Work instructions: In the data below, find every line with the string "that" and pull it out.

Extracted material:
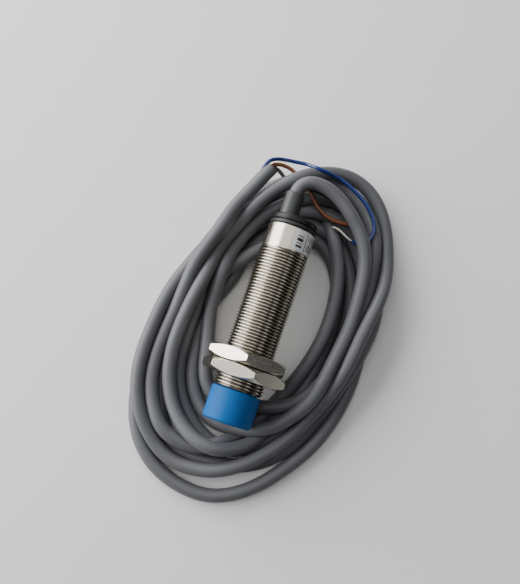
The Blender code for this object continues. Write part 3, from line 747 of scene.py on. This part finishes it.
def finish(name, colour, second, roughness, spread=0.1, patch=120.0, grain=2500.0, depth=0.1,
           specks=0.1, speck_colour=(0.6, 0.6, 0.58), stretch=(1, 1, 1), metallic=0.0, coat=0.0,
           specular=0.5, coat_roughness=0.2):
    """A material from the shared surface group and the shader's own plain values."""
    material = bpy.data.materials.new(name)
    material.use_nodes = True
    tree = material.node_tree
    shader = tree.nodes["Principled BSDF"]
    group = tree.nodes.new('ShaderNodeGroup')
    group.node_tree = SURFACE
    for key, value in (("Colour", (*colour, 1)), ("Second", (*second, 1)), ("Patch", patch),
                       ("Grain", grain), ("Roughness", roughness), ("Spread", spread),
                       ("Depth", depth), ("Specks", specks), ("Speck Colour", (*speck_colour, 1)),
                       ("Stretch", stretch)):
        group.inputs[key].default_value = value
    tree.links.new(group.outputs["Colour"], shader.inputs["Base Color"])
    tree.links.new(group.outputs["Roughness"], shader.inputs["Roughness"])
    tree.links.new(group.outputs["Normal"], shader.inputs["Normal"])
    shader.inputs["Metallic"].default_value = metallic
    shader.inputs["Coat Weight"].default_value = coat
    shader.inputs["Coat Roughness"].default_value = coat_roughness
    shader.inputs["Specular IOR Level"].default_value = specular
    return material


def band(tree, value, low, high):
    """One where a value is between low and high, zero elsewhere."""
    above = place(tree, 'ShaderNodeMath', {0: value, 1: low}, operation='GREATER_THAN')
    below = place(tree, 'ShaderNodeMath', {0: value, 1: high}, operation='LESS_THAN')
    return place(tree, 'ShaderNodeMath', {0: above.outputs[0], 1: below.outputs[0]},
                 operation='MULTIPLY').outputs[0]


def paint_groove_shade(material):
    """Painted shade in the roots of the thread, where the shadow falls: the colour sinks with
    the distance from the axis below the crests, along the threaded length only."""
    tree = material.node_tree
    shader = tree.nodes["Principled BSDF"]
    under = shader.inputs["Base Color"].links[0].from_socket
    where = place(tree, 'ShaderNodeTexCoord').outputs["Object"]
    flat = place(tree, 'ShaderNodeVectorMath', {0: where, 1: (1.0, 0.0, 1.0)},
                 operation='MULTIPLY').outputs["Vector"]
    reach = place(tree, 'ShaderNodeVectorMath', {0: flat}, operation='LENGTH').outputs["Value"]
    deep = place(tree, 'ShaderNodeMapRange', {
        "Value": reach, "From Min": 7.74 * MM, "From Max": 7.36 * MM, "To Min": 0.0,
        "To Max": 0.85}).outputs["Result"]
    along = place(tree, 'ShaderNodeSeparateXYZ', {0: where}).outputs["Y"]
    threaded = place(tree, 'ShaderNodeMapRange', {
        "Value": along, "From Min": 56.4 * MM, "From Max": 56.0 * MM, "To Min": 0.0,
        "To Max": 1.0}).outputs["Result"]
    mask = place(tree, 'ShaderNodeMath', {0: deep, 1: threaded}, operation='MULTIPLY').outputs[0]
    # painted shade: a near-black colour mixed into the roots of the thread
    tree.links.new(colour_mix(tree, mask, under, (0.035, 0.030, 0.024, 1)),
                   shader.inputs["Base Color"])
    return material


def label_finish():
    """White film with plain printed bars and a rule: no lettering."""
    material = finish("label_film", (0.62, 0.63, 0.64), (0.55, 0.56, 0.57), 0.38, 0.1, 300.0,
                      1800.0, 0.04, 0.15, (0.35, 0.35, 0.34), coat=0.3)
    tree = material.node_tree
    shader = tree.nodes["Principled BSDF"]
    under = shader.inputs["Base Color"].links[0].from_socket
    where = place(tree, 'ShaderNodeUVMap', uv_map="print")
    parts = place(tree, 'ShaderNodeSeparateXYZ', {0: where.outputs["UV"]})
    u, v = parts.outputs["X"], parts.outputs["Y"]
    marks = [(u, 0.572, 0.600, v, 0.05, 0.64)]
    for k, (low, high) in enumerate(((0.12, 0.19), (0.24, 0.27), (0.32, 0.42), (0.47, 0.50))):
        marks.append((u, 0.24, 0.46, v, low, high))
    for k in range(4):
        marks.append((u, 0.68 + 0.09 * k, 0.72 + 0.09 * k, v, 0.10, 0.30 + 0.08 * (k % 2)))
        marks.append((u, 0.68 + 0.09 * k, 0.72 + 0.09 * k, v, 0.44 - 0.05 * (k % 2), 0.58))
    for k in range(6):
        marks.append((u, 1.15 + 0.12 * k, 1.19 + 0.12 * k, v, 0.08, 0.60 - 0.07 * (k % 3)))
    ink = None
    for one, a, b, two, c, d in marks:
        box = place(tree, 'ShaderNodeMath', {0: band(tree, one, a, b), 1: band(tree, two, c, d)},
                    operation='MULTIPLY').outputs[0]
        ink = box if ink is None else place(tree, 'ShaderNodeMath', {0: ink, 1: box},
                                            operation='MAXIMUM').outputs[0]
    tree.links.new(colour_mix(tree, ink, under, (0.015, 0.015, 0.017, 1)),
                   shader.inputs["Base Color"])
    return material


def make_finishes():
    made = {
        "nickel": finish("nickel_turned", (0.62, 0.57, 0.49), (0.55, 0.505, 0.43), 0.24, 0.1,
                         260.0, 4200.0, 0.05, 0.12, (0.42, 0.38, 0.31), (1, 0.6, 1),
                         metallic=1.0),
        "nut_nickel": finish("nickel_milled", (0.66, 0.62, 0.55), (0.58, 0.54, 0.47), 0.22, 0.1,
                             200.0, 2600.0, 0.14, 0.15, (0.45, 0.41, 0.34), (1, 5.0, 1),
                             metallic=1.0),
        "blue_cap": finish("blue_moulding", (0.002, 0.088, 0.29), (0.0015, 0.075, 0.25), 0.6, 0.12,
                           90.0, 3600.0, 0.12, 0.06, (0.12, 0.30, 0.55), specular=0.18),
        "black_plastic": finish("black_moulding", (0.006, 0.0062, 0.0066), (0.010, 0.0103, 0.0107),
                                0.34, 0.15, 150.0, 3000.0, 0.12, 0.10, (0.08, 0.08, 0.08),
                                specular=0.25),
        "ring_grey": finish("smoky_ring", (0.012, 0.0125, 0.013), (0.026, 0.0265, 0.027), 0.42, 0.15,
                            400.0, 2600.0, 0.35, 0.25, (0.12, 0.12, 0.12), specular=0.3),
        "cable_grey": finish("grey_jacket", (0.105, 0.107, 0.116), (0.090, 0.092, 0.100), 0.45,
                             0.12, 70.0, 2600.0, 0.10, 0.10, (0.34, 0.34, 0.35), specular=0.35),
        "sleeve_grey": finish("grey_sleeve", (0.045, 0.047, 0.047), (0.037, 0.039, 0.039), 0.4,
                              0.12, 120.0, 2400.0, 0.10, 0.08, (0.30, 0.30, 0.30), specular=0.35),
        "label": label_finish(),
        "ferrite": finish("ferrite", (0.045, 0.045, 0.05), (0.07, 0.07, 0.075), 0.6, 0.2, 500.0,
                          4200.0, 0.4, 0.3, (0.16, 0.16, 0.16)),
        "bobbin": finish("natural_nylon", (0.75, 0.72, 0.62), (0.68, 0.65, 0.55), 0.45, 0.12,
                         200.0, 2600.0, 0.15, 0.1, (0.5, 0.47, 0.4)),
        "copper": finish("enamelled_copper", (0.72, 0.30, 0.13), (0.55, 0.20, 0.08), 0.3, 0.15,
                         400.0, 1500.0, 0.6, 0.1, (0.3, 0.1, 0.05), (0.2, 8.0, 0.2),
                         metallic=1.0, coat=0.3),
        "board": finish("solder_mask", (0.015, 0.15, 0.055), (0.01, 0.10, 0.04), 0.32, 0.12,
                        300.0, 1800.0, 0.3, 0.2, (0.30, 0.34, 0.20), coat=0.4),
        "chip_black": finish("moulded_epoxy", (0.02, 0.02, 0.021), (0.03, 0.03, 0.031), 0.5, 0.15,
                             300.0, 4200.0, 0.35, 0.15, (0.12, 0.12, 0.12)),
        "tantalum": finish("yellow_epoxy", (0.75, 0.42, 0.05), (0.66, 0.36, 0.05), 0.42, 0.12,
                           300.0, 3200.0, 0.2, 0.1, (0.4, 0.22, 0.05)),
        "ceramic": finish("fired_ceramic", (0.62, 0.55, 0.42), (0.52, 0.46, 0.35), 0.5, 0.15,
                          500.0, 4200.0, 0.25, 0.2, (0.3, 0.27, 0.2)),
        "led": finish("lamp_epoxy", (0.85, 0.60, 0.06), (0.75, 0.5, 0.05), 0.15, 0.05, 300.0,
                      2200.0, 0.05, 0.02, (0.9, 0.8, 0.3), coat=0.6),
        "wire_blue": finish("blue_insulation", (0.004, 0.022, 0.15), (0.003, 0.016, 0.11), 0.3,
                            0.12, 200.0, 2200.0, 0.08, 0.06, (0.10, 0.18, 0.40), coat=0.15),
        "wire_brown": finish("brown_insulation", (0.20, 0.062, 0.018), (0.15, 0.045, 0.014), 0.34,
                             0.12, 200.0, 2200.0, 0.08, 0.06, (0.34, 0.18, 0.10), coat=0.15),
        "wire_black": finish("black_insulation", (0.012, 0.012, 0.014), (0.02, 0.02, 0.022), 0.32,
                             0.12, 200.0, 2200.0, 0.08, 0.06, (0.12, 0.12, 0.12), coat=0.15),
        "tinned": finish("tinned_copper", (0.72, 0.71, 0.68), (0.60, 0.58, 0.54), 0.26, 0.15,
                         500.0, 3600.0, 0.25, 0.15, (0.5, 0.4, 0.3), metallic=1.0),
    }
    # painted shade in the roots of the barrel's thread
    paint_groove_shade(made["nickel"])
    return made


def dress(piece, material):
    """Gives a new piece its finish."""
    piece.data.materials.clear()
    piece.data.materials.append(material)


# ---------------------------------------------------------------- floor and light

def floor_and_light():
    """A pale floor and soft lights: a wide window low on the left, a small panel to the right,
    a dim ceiling, and a dark room."""
    mesh = bpy.data.meshes.new("floor")
    size = 3.0                  # half the floor's side, in metres
    z = FLOOR * MM
    mesh.from_pydata([(-size, -size, z), (size, -size, z), (size, size, z), (-size, size, z)], [],
                     [(0, 1, 2, 3)])
    ground = bpy.data.objects.new("floor", mesh)
    bpy.context.scene.collection.objects.link(ground)
    ground.data.materials.append(finish(
        "pale_table", (0.80, 0.80, 0.785), (0.765, 0.765, 0.75), 0.6, 0.1, 9.0, 900.0, 0.03,
        0.0, (0.4, 0.4, 0.4)))
    side = Vector((math.cos(EYE_ROLL), math.sin(EYE_ROLL), 0.0))
    along = Vector((-math.sin(EYE_ROLL), math.cos(EYE_ROLL), 0.0))
    middle = Vector((0.0, 0.03, 0.0))
    panels = (
        # name, degrees from upright to the left, lean to the rear, metres away, sides, watts
        ("window", 68.0, 0.60, 0.65, (1.5, 0.65), 24.0),
        ("panel", -36.0, 0.10, 0.9, (0.9, 0.28), 0.9),
        ("ceiling", 9.0, 0.25, 1.3, (1.3, 1.1), 6.5),
    )
    for name, lean, rear, distance, (wide, tall), power in panels:
        light = bpy.data.lights.new(name, 'AREA')
        light.shape = 'RECTANGLE'
        light.size = wide
        light.size_y = tall
        light.energy = power
        lamp = bpy.data.objects.new(name, light)
        lean = math.radians(lean)
        direction = (-math.sin(lean) * side + math.cos(lean) * Vector((0, 0, 1)) + rear * along)
        lamp.location = middle + direction.normalized() * distance
        lamp.rotation_euler = (lamp.location - middle).to_track_quat('Z', 'Y').to_euler()
        bpy.context.scene.collection.objects.link(lamp)
    world = bpy.data.worlds.new("room")
    world.use_nodes = True
    world.node_tree.nodes["Background"].inputs["Color"].default_value = (0.9, 0.93, 1.0, 1)
    world.node_tree.nodes["Background"].inputs["Strength"].default_value = 0.06
    bpy.context.scene.world = world


# ---------------------------------------------------------------- the whole object

def main():
    """Camera and light, then the cable and its cores, the sensor's pieces, and the finishes
    of the inner CAD nodes, which stay as they are."""
    make_camera()
    floor_and_light()
    finishes = make_finishes()
    cable = cable_line()
    tangent = cable[-1] - cable[-2]
    tangent /= np.linalg.norm(tangent)
    lead_start = np.array([(SLEEVE_X, SLEEVE_END + 0.05, 0.0)])
    line = evenly(np.vstack([lead_start, cable]), 1.5)
    body, faces = tube(line, CABLE_R, 24, (),
                       [(0.12, CABLE_R - 0.1), (0.14, 1.62), (-1.6, 1.55)])
    cable_piece = make_mesh("cable_jacket", body, faces)
    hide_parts("cable_coil", "cable_lead", "cable_tail")
    dress(cable_piece, finishes["cable_grey"])

    for colour, route, rests_until in (("blue", BLUE_ROUTE, 0.66), ("brown", BROWN_ROUTE, 0.0),
                                       ("black", BLACK_ROUTE, 0.0)):
        core, core_line = conductor(f"{colour}_core", route, cable[-1], tangent, cable,
                                    rests_until)
        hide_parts(f"{colour}_wire")
        dress(core, finishes[f"wire_{colour}"])
    strands = bare_strands("blue_core_strands", TIP_ROUTE)
    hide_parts("blue_wire_tip")
    dress(strands, finishes["tinned"])

    shown = (
        (barrel(), "threaded_barrel", "nickel"), (cap(), "sensing_cap", "blue_cap"),
        (ring(), "light_ring", "ring_grey"), (rear_cap(), "end_cap", "black_plastic"),
        (sleeve(), "cable_sleeve", "sleeve_grey"), (label(), "label", "label"),
        (hex_nut("front_nut_hexagon", *FRONT_NUT, "front_nut"), "front_nut", "nut_nickel"),
        (hex_nut("rear_nut_hexagon", *REAR_NUT, "rear_nut"), "rear_nut", "nut_nickel"),
    )
    for piece, node, slot in shown:
        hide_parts(node)
        dress(piece, finishes[slot])
        if node == "label":
            add_print_map(piece)

    replaced = {node for _, node, _ in shown}
    for part in frame["record"]["subparts"]:
        node = frame["nodes"][part["node"]]
        if part["node"] not in replaced and not node.hide_render:
            for slot in node.material_slots:
                slot.material = finishes[part["material_slot"]]


main()
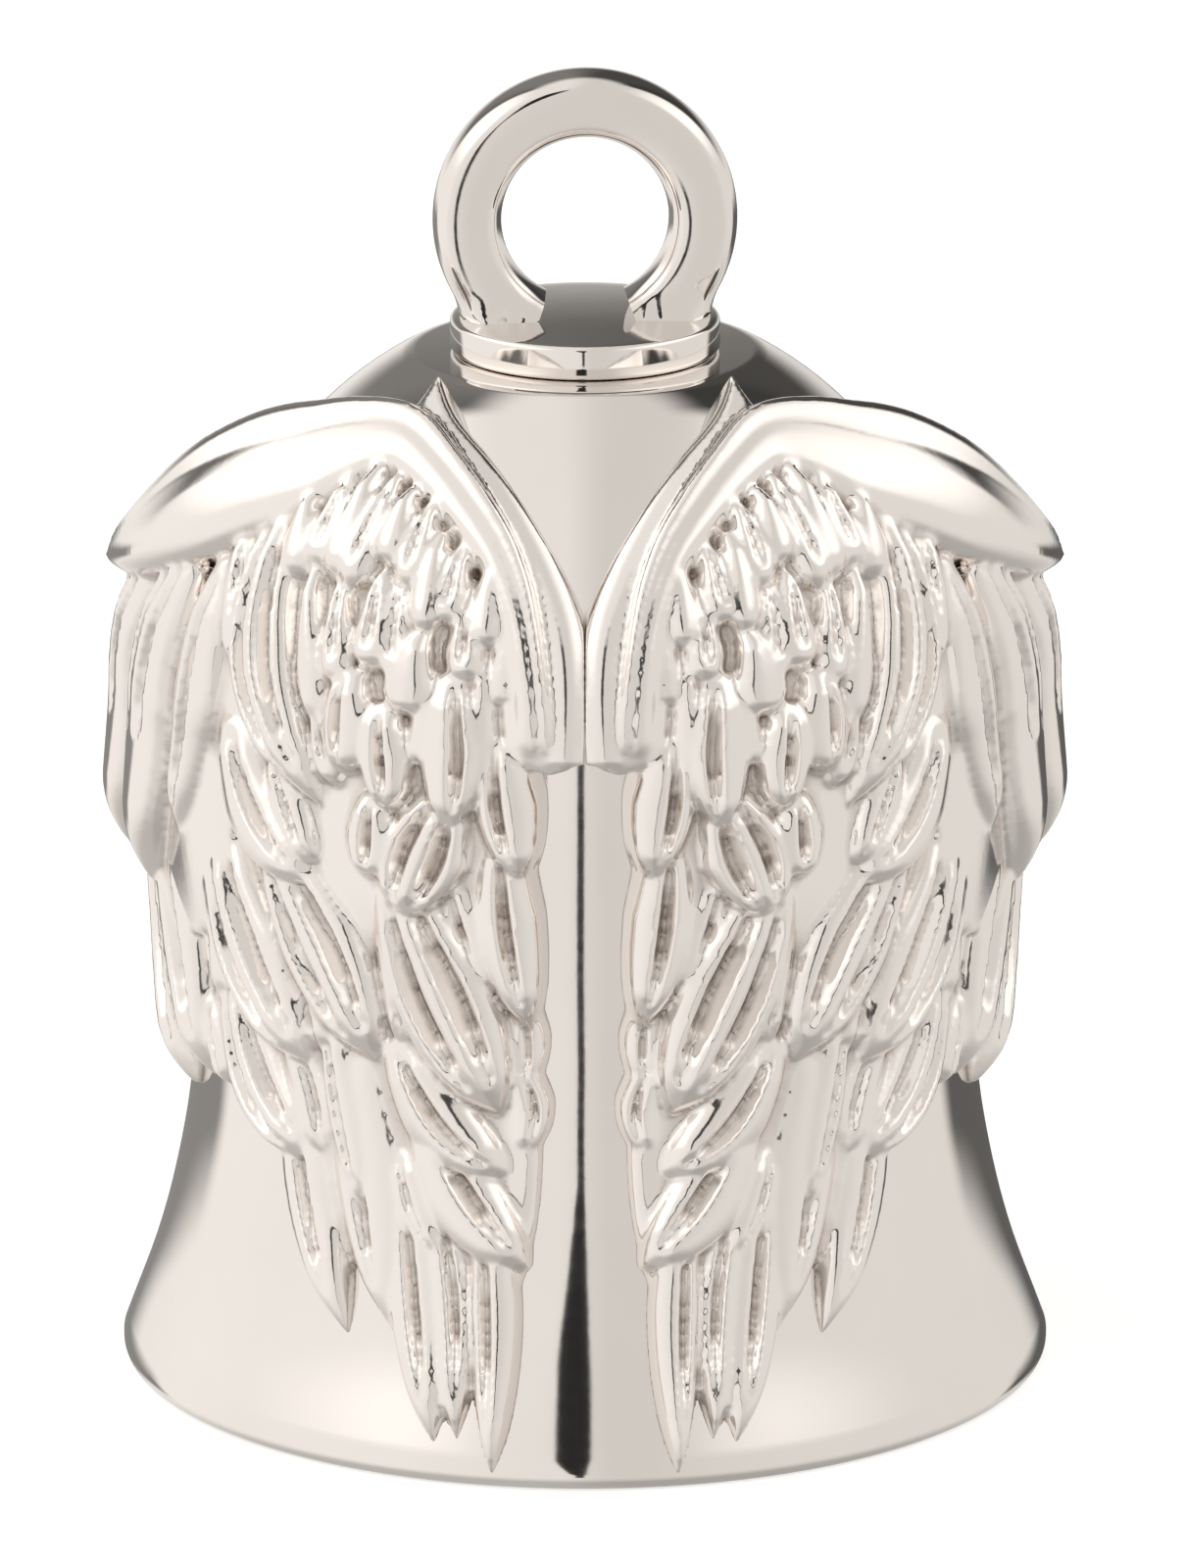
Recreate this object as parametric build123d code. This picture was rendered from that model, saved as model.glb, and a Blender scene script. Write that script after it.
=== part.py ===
from build123d import *
import os
from math import asin, cos, degrees, radians, sin, sqrt

# A small cast ride bell, hung from a ring.  A flared nickel-plated bell carries a pair of
# folded wings over its front.  Under the crown, a nut holds the collar's shank, and the shank
# carries a wire staple, a jump ring and a ball clapper.
# Millimetres.  The origin is the middle of the mouth, on the plane that the rim stands on.
# +Z runs up to the ring and the wings face -Y.

# ---- driving dimensions: the bell ----
TOTAL_HEIGHT = 38.1
DOME_R = 10.75
DOME_CENTRE_Z = 20.4
MOUTH_R = 13.43
WAIST = [(11.0, 16.5), (11.16, 11.5), (11.57, 7.0), (12.37, 3.5)]
FLANK_TANGENTS = [(0, 0, -1), (0.4, 0, -1)]
LIP_TOP_Z = 0.55
LIP_MIDDLE_Z = 0.2
LIP_MIDDLE_INSET = 0.06
LIP_INSET = 0.4
WALL = 1.3
CROWN_SEAT_Z = 29.9
CROWN_UNDER_Z = 28.7
CROWN_HOLE_R = 1.6

# ---- driving dimensions: the collar, its shank and nut ----
COLLAR_R = 3.86
COLLAR_TOP_Z = 31.0
COLLAR_TOP_ROUND = 0.15
COLLAR_FOOT_ROUND = 0.2
SHANK_R = 1.5
SHANK_END_Z = 26.2
NUT_ACROSS_FLATS = 5.5
NUT_THICKNESS = 2.4
NUT_CLEARANCE = 0.02
NUT_CORNER_CHAMFER = 0.35

# ---- driving dimensions: the hanging ring ----
RING_OUTER_R = 4.35
RING_WIRE_R = 0.99
RING_BORE_R = 2.47
RING_THROAT = 2.2
FOOT_X = 2.3
FOOT_BASE_R = 1.25
FOOT_TOP_R = 0.85
FOOT_HEIGHT = 0.9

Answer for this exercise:
Recreate this object as parametric build123d code. This picture was rendered from that model, saved as model.glb, and a Blender scene script. Write that script after it.
# Millimetres.  The origin is the middle of the mouth, on the plane that the rim stands on.